La presencia de Gustav Klimt en el Metropolitan es escasa y poco atractiva: Serena Pulitzer Lederer, retrato de esa señora de la sociedad vienesa y de origen judío que quizá tenga algo que ver con el premio Pulitzer. He perdido a Marc Emmerich, que va por su cuenta, pero confío encontrarlo a la salida del museo que está a punto de cerrar, así es que apuro la visita por las salas que me quedan, descubro un curioso Matisse, Odalisca con pantalones grises, bodegones, jugadores, hombres que fuman en pipa de Cezanne cuando ya los empleados del Metropolitan empiezan a clausurar con cordones algunas salas para conducir al rebaño de visitantes hacia la escalinata central del museo y la calle. Y ya de retirada disfruto de las extraordinarias esculturas de Auguste Rodin, de ese Beso apasionado que se dan dos amantes desnudos que emergen de una piedra de mármol blanco que deja el artista visible para que veamos de dónde salen sus vigorosas figuras, o la mano de gigante que sostiene dos diminutas figuras, La mano de Dios o ¿La mano de Rodín?
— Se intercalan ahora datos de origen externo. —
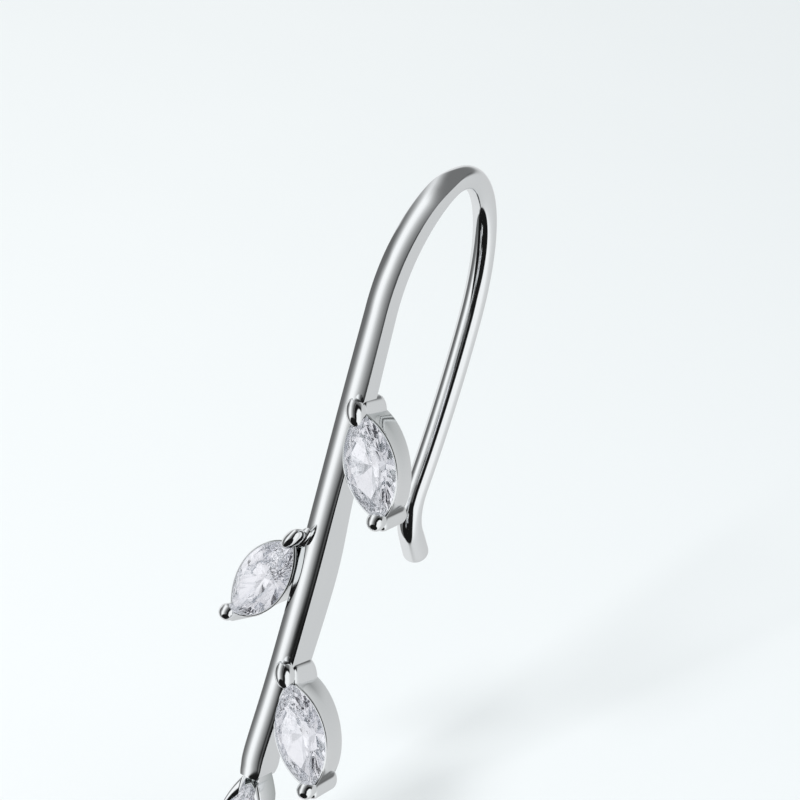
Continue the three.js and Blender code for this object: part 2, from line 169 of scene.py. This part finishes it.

Mármol, hierro, bronce golpeador por el gigante francés misógeno y maltratador que hacía que lo material y amorfo tuviera vida. Y ya de retirada, inmerso en la masa de visitantes en desbandada, porque el Metropolitan apaga las luces y cierra las puertas, paso por la sala de la escultura helenística, disfruto de la visión fugaz de sus dioses, emperadores, vestales, esculpidos en mármol y piedra.
En las escalinatas de salida me encuentro con Marc Emmerich. Las 9:05 PM. Hora de buscar un restaurante para cenar, pero mejor ir en metro, bajarse en Madison Square y buscar por los alrededores. Finalmente nos decidimos por uno de aspecto oriental y acertamos. Nos acomodamos en una pequeña mesa junto al ventanal, a ver pasar la gente por la calle 23, grupos de chico de fin de semana que buscan locales para beber y bailar. La sopa que pedimos es picante, tiene pollo, leche de coco y curry. Algo que me sabe bien en la ciudad de los rascacielos. La cerveza Coronas está razonablemente fría. Los pinchitos de pollo, redundantes con el que me comido en la sopa, son sabrosos gracias a la salsa de soja que los acompaña. Marc Emmerich me acompaña hasta una manzana del hotel Night Hotel Times Square. Y cuando cojo la cama, emborrachado de arte, me digo que hoy ha sido uno de los días en que más a gusto me he sentido en la ciudad de los rascacielos que poco a poco recobra la fisonomía de Descalzos por el parque y abandona la de Midnight cowboy.
Tony Musante murió en el año 2013. De no hacer este viaje no me habría enterado. Florinda Bolkan sigue viviendo.